Międzynarodowy Festiwal Komiksu w Łodzi 2008
Kategoria Profesjonalistów









Autor o komiksie:

Komiks Miś Misza jest projektem autorskim, od koncepcji, poprzez scenariusz aż po rysunki i kolor tworzonym przez jednego autora. Jeśli mówimy o albumie, nie o szorcie, taka droga powstawania komiksu, to zaprawdę cierniowy szlak.

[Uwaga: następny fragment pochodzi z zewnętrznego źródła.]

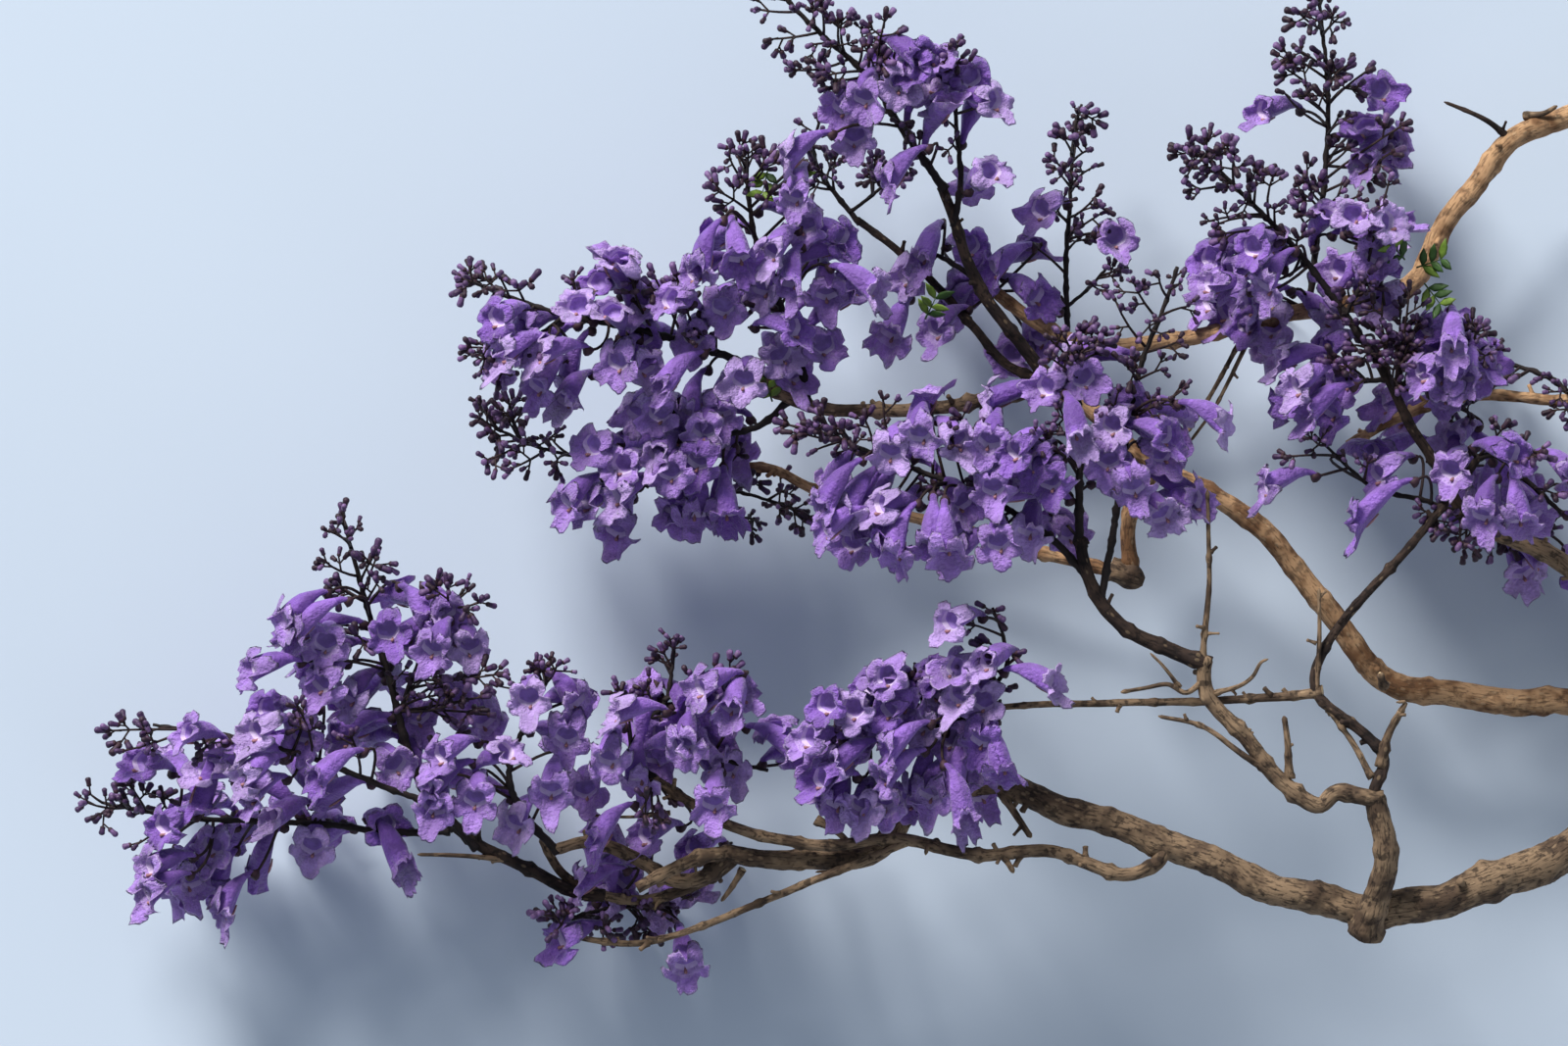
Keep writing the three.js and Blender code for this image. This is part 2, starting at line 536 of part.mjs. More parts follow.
class Mass {
  constructor([name, seed, stems]) {
    this.name = name;
    this.seed = seed;
    this.stems = stems.map((stem) => ({ ...stem, curve: curveThrough(stem.line) }));
    this.pieces = [];
    this.flowerCount = 0;
    this.sprayCount = 0;
    this.stems.forEach((stem) => this.growStem(stem));
  }

  growStem(stem) {
    const steps = stem.line.length - 1;
    this.pieces.push(tapered(stem.curve, steps, STEM_SIDES, ...stem.wide));
    taken.push(...curveStretches(this.name, 'stem', stem.curve, steps, ...stem.wide));
  }

  // Direction out of a stem at a share of it, turned round it and leaning to its tip
  outward(curve, share, turn, lean) {
    const along = curve.getTangent(share);
    const [side, up] = crossAxes(along);
    return side.multiplyScalar(Math.cos(turn))
      .addScaledVector(up, Math.sin(turn))
      .addScaledVector(along, lean)
      .normalize();
  }

  keep(parts, solids) {
    taken.push(...parts);
    this.pieces.push(...solids);
  }

  addBloom(root, foot, along, turn) {
    const parts = flowerStretches(this.name, root, foot, along);
    if (!isClear(parts)) return false;
    this.keep(parts, [flower(root, foot, along, turn)]);
    this.flowerCount += 1;
    return true;
  }

  growFlowers(stem, stemIndex) {
    const [count, first, last, firstReach, lastReach] = stem.flowers;
    for (let item = 0; item < count; item += 1) {
      const random = streamFor(this.seed, stemIndex, 1, item);
      for (let attempt = 0; attempt < TRIES; attempt += 1) {
        const share = (item + 0.5 + (random() - 0.5) * 0.8) / count;
        const place = THREE.MathUtils.lerp(first, last, share);
        const turn = (item + attempt * 0.37) * GOLDEN_TURN + (random() - 0.5) * 0.7;
        const reach = THREE.MathUtils.lerp(firstReach, lastReach, share)
          * (REACH_LOW + REACH_RANGE * random());
        const lean = 0.35 * random();
        const root = stem.curve.getPoint(place);
        const out = this.outward(stem.curve, place, turn, lean);
        const along = out.clone().add(FLOWER_DROOP).normalize();
        const away = Math.max(3, reach - FLOWER_LENGTH * 0.75);
        const foot = root.clone().addScaledVector(out, away);
        if (this.addBloom(root, foot, along, random() * 2)) break;
      }
    }
  }

  growBlooms(stem) {
    for (const [mouth, facing] of stem.blooms ?? []) {
      const along = vector(facing).normalize();
      const foot = vector(mouth).addScaledVector(along, -FLOWER_LENGTH);
      const stalk = foot.clone().addScaledVector(along, -ROOT_SINK);
      if (this.addBloom(stalk, foot, along, BLOOM_TURN)) {
        this.pieces.push(twig(this.nearestOnStem(stem, foot), foot, TWIG_RADIUS));
      }
    }
  }

  nearestOnStem(stem, point) {
    const samples = 40;
    let best = stem.curve.getPoint(0);
    for (let step = 1; step <= samples; step += 1) {
      const here = stem.curve.getPoint(step / samples);
      if (here.distanceTo(point) < best.distanceTo(point)) best = here;
    }
    return best;
  }

  // Short twigs, each with a bud at its tip
  growSprays(stem, stemIndex) {
    const [count, first, last, firstReach, lastReach] = stem.sprays;
    for (let item = 0; item < count; item += 1) {
      const random = streamFor(this.seed, stemIndex, 2, item);
      for (let attempt = 0; attempt < TRIES; attempt += 1) {
        const share = count > 1 ? item / (count - 1) : 1;
        const place = THREE.MathUtils.lerp(first, last, share) * 0.999;
        const turn = (item + attempt * 0.37) * GOLDEN_TURN + (random() - 0.5) * 0.7;
        const reach = THREE.MathUtils.lerp(firstReach, lastReach, share) * (0.8 + 0.4 * random());
        const root = stem.curve.getPoint(place);
        const out = this.outward(stem.curve, place, turn, 0.7 + 0.8 * share);
        if (this.addSpray(root, out, reach)) break;
      }
    }
  }

  addSpray(root, out, reach) {
    const tip = root.clone().addScaledVector(out, reach);
    const end = tip.clone().addScaledVector(out, BUD_LENGTH);
    const half = root.clone().lerp(tip, 0.5);
    const parts = [
      { owner: this.name, kind: 'root', a: root, b: half, radius: TWIG_RADIUS + 0.3 },
      { owner: this.name, kind: 'bud', a: half, b: end, radius: BUD_RADIUS + 2 },
    ];
    if (!isClear(parts)) return false;
    this.keep(parts, [buddedTwig(root, tip, out)]);
    this.sprayCount += 1;
    return true;
  }

  // Flowers with a place of their own come first, then buds, then the other flowers
  growSingles() {
    this.stems.forEach((stem) => this.growBlooms(stem));
  }

  growRest() {
    this.stems.forEach((stem, index) => this.growSprays(stem, index));
    this.stems.forEach((stem, index) => this.growFlowers(stem, index));
  }

  // All pieces fused, cut clear of every limb and of the other masses' stems
  fuse(limbs) {
    let solid = wasm.Manifold.union(this.pieces);
    for (const limb of limbs) solid = solid.subtract(limb.swollen);
    return largest(solid.simplify(SMALLEST_EDGE));
  }
}

function meshFor(name, finish, solid) {
  const { vertProperties, triVerts, numProp } = solid.getMesh();
  const geometry = new THREE.BufferGeometry();
  const positions = new Float32Array((vertProperties.length / numProp) * 3);
  for (let i = 0; i < positions.length / 3; i += 1) {
    positions.set(vertProperties.slice(i * numProp, i * numProp + 3), i * 3);
  }
  geometry.setAttribute('position', new THREE.BufferAttribute(positions, 3));
  geometry.setIndex(new THREE.BufferAttribute(new Uint32Array(triVerts), 1));
  const mesh = new THREE.Mesh(mergeVertices(geometry), new THREE.MeshStandardMaterial(FINISHES[finish]));
  mesh.name = name;
  return mesh;
}

const limbs = LIMBS.map(growLimb);
clearLimbs(limbs);
const masses = MASSES.map((row) => new Mass(row));
masses.forEach((mass) => mass.growSingles());
masses.forEach((mass) => mass.growRest());

const branch = new THREE.Group();
limbs.forEach((limb) => branch.add(meshFor(limb.name, limb.finish, limb.solid)));
masses.forEach((mass) => branch.add(meshFor(mass.name, 'blossom', mass.fuse(limbs))));

// The origin is under the middle of the whole branch, on the ground
const box = new THREE.Box3().setFromObject(branch);
const middle = box.getCenter(new THREE.Vector3());
branch.position.set(-middle.x, -middle.y, -box.min.z);
branch.updateMatrixWorld(true);

export default branch;
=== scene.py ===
"""A cut flowering branch of a jacaranda tree, lying on a pale floor.

The limbs and stems are those of the part's source. Flowers and twigs of buds stand where the
photograph shows them, and what the source's rule grows is kept where they hide it. Lengths are
millimetres unless a name says otherwise. Places in the tables count from the middle of the
photograph, with X towards the sawn end and Z up from the ground.
"""
import json
import logging
import math
from dataclasses import dataclass, field
from enum import Enum, IntEnum
from typing import Sequence, Union

import bpy
import numpy as np
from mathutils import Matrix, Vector
from numpy.typing import ArrayLike


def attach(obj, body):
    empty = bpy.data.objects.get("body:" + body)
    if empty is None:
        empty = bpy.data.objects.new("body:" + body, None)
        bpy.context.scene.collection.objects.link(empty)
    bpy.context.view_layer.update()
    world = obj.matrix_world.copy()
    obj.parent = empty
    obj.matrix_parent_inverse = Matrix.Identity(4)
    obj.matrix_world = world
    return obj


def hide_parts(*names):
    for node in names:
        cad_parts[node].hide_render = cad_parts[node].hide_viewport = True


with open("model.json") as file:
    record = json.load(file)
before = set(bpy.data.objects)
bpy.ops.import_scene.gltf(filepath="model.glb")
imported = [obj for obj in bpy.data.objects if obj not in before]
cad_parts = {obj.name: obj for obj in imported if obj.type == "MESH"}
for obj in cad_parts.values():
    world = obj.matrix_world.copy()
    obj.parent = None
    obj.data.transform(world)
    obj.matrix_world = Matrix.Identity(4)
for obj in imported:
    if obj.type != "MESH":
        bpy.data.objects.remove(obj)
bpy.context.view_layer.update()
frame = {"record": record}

Array = np.ndarray
Point = tuple[float, float, float]
Pair = tuple[float, float]
Line = tuple[Point, ...]
Random = np.random.Generator
Tree = bpy.types.NodeTree

LOG = logging.getLogger("jacaranda_branch")
MM = 0.001
WORD = 0xFFFFFFFF
FULL_TURN = 2 * math.pi
GOLDEN_TURN = math.pi * (3 - math.sqrt(5))
LEAST_LENGTH = 1e-12
LEAST_SQUARE = 1e-9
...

Niemniej jest to kwintesencja fajności komiksu jako formy się-wyrażenia: w warunkach chałupniczych, po godzinach, na kawałku biureczka, siedząc w samych gaciach, wciąż można stworzyć megaprodukcję, o nieograniczonym budżecie, spektakularnych scenografiach i gwiazdorskiej obsadzie. Może to i pracochłonne i żmudne, ale czyż, drodzy przyjaciele, mamy aż tak znowu dużo innych i ciekawych rzeczy do roboty?

Znamienne zaś pozostaje że komiks jest wciąż jedną z największych fabryk pokulturowych ikon - wystarczy przejrzeć dzisiejszy rozkład kin. A chodzi przecież o parę rysunków na kartce papieru.

Miś Misza powstawał po bożemu. Ołówek na papierze, tusz na kalce. Kolor zaś na komputerze – co jest już niestety kompromisem, wobec bardzo pracochłonnej akwareli. Staromodny sposób powstawania miał odzwierciedlać upodobanie autora do starych frankofońskich produkcji - komiksów wypełnionych przygodą i nieograniczoną imaginacją, komiksów bardzo autorskich, ale też bardzo profesjonalnych i w szerokim kontekście tego słowa "zajebistych".

Świat Przedstawiony komiksu, nazwany Havana-Punk przez oczywistą analogię do Cyber-Punk, to świat za sto lat. Świat ciągłego rozpadu, rzeczywistość łatana drutem i poksipolem, świat poruszający się jak stary chevrolet czy buick - nie wiadomo jakim cudem, ale jednak. Świat przedstawiony to świat ziszczonych skutków efektu cieplarnianego i mutacji genetycznych. To świat wykradzionej i użytej pakistańskiej bomby atomowej, to rzeczywistość ogólnego krachu i kryzysu, ale też wciąż nie wygasających nadziei na to, co w życiu najważniejsze, czyli: przygodę, przyjaźń, miłość i pieniądze.

Elementy wizualne obracają się wokół takich źródeł jak świat Jamesa Bonda, amerykańska kultura wizualna of the 50's, kultura moods czy wreszcie bardzo swobodnie rozumiana kubańskość, latynoskość i karaibskość.

Bohater, Miś Misza to właśnie rodzaj Jamesa Bonda dla ubogich. Miłośnik niedopałków z najlepszych i starannie selekcjonowanych cygar, znawca i koneser dobrego bimbru i pięknych samic wszystkich gatunków. Z zawodu jest ratowaczem świata. To ciężki i niewdzięczny kawałek chleba.